From time to time it has been observed that we go through happy moments now and then. If they are outcomes of the dreadful word ‘success’ then you can be quite sure that it is subject to insecurity. Preservation of a success induced joyful state is by no means happiness. Happiness is a joyful state which is experienced for its own sake or when you are involved in an activity that you like without any intentions of benefiting from it in the future. Happiness from this angle never exists in the future. Attempts to discover happiness only leads to creating techniques that will have to be applied to be able to find it. But application is a process which has nothing to do with the end result, which in this case is happiness. There have been people who write about happiness; psychologists who research on the subject and find only their own perspectives of it. Whatever be the attempts to find the heavenly state and preserve it till kingdom come, you should be spared the vanity of associating it with success or priggish talks. It must be noted that one who experiences anxiety does not want to be unhappy but is desperately trying to find this heavenly state of mind. One who is anxious is not just tired but is terrified at the thought of consequences of not finishing the line or entering mainstream. He is anxious and not unhappy. 

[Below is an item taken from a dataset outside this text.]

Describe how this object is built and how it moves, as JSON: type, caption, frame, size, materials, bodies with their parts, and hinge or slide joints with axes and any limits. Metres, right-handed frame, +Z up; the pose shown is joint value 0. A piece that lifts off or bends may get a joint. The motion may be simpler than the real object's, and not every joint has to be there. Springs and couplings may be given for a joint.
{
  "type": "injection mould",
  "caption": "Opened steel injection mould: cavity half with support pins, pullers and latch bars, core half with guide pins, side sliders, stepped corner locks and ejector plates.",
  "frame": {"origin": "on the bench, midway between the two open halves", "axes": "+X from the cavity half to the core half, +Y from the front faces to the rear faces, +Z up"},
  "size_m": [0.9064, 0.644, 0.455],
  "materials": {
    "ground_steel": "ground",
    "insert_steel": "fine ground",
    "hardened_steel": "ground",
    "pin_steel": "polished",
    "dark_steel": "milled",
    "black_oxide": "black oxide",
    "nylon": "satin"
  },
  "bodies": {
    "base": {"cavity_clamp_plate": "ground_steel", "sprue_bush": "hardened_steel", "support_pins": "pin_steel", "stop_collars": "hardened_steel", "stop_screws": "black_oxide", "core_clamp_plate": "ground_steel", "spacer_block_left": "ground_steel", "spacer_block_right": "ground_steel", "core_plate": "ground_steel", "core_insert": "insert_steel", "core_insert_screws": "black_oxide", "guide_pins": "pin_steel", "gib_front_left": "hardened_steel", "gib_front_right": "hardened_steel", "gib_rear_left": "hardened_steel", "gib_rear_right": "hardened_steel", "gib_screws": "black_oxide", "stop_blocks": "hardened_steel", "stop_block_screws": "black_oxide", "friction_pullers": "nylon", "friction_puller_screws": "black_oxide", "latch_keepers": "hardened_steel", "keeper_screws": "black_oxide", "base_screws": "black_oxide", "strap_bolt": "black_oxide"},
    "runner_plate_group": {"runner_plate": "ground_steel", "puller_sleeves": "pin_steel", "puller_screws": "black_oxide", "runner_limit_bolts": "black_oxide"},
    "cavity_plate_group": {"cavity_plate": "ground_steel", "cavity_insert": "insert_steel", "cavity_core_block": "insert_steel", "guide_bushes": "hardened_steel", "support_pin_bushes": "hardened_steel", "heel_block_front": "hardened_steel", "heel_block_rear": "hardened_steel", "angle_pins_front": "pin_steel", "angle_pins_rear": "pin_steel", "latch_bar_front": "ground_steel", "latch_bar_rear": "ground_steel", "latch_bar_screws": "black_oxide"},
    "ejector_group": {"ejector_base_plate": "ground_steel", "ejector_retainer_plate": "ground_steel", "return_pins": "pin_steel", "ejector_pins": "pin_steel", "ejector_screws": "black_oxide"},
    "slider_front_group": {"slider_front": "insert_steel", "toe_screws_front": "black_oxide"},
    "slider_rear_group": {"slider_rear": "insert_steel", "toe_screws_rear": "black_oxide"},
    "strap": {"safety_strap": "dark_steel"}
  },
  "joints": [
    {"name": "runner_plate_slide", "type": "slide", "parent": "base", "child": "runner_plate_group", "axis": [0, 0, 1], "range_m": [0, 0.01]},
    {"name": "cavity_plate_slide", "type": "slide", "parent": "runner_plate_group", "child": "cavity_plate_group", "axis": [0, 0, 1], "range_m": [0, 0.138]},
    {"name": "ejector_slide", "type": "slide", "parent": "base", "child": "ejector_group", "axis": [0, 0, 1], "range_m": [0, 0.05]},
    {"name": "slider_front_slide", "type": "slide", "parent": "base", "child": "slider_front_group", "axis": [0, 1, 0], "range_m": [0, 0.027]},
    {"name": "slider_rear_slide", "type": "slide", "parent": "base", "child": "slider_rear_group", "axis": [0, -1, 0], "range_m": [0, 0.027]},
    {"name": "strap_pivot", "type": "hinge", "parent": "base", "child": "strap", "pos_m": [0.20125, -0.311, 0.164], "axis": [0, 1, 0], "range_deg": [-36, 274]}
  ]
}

The only person who really is unhappy is one who is able to see that nothing in life can ever bring him happiness. If nothing can bring me happiness even from within then I would not want to keep searching for it as it is a waste of intrapersonal effort. If I am unhappy then I may consider not looking for happiness at all and this unhappy mind does away with itself. It has let go of my unreasonable search of that which I cannot describe. If I cannot describe it and have no idea of what it is then it does not exist in my being. If someone else finds it in common pursuits then I can be quite sure that that is not my concept of happiness because I cannot find it. Happiness is simply a myth.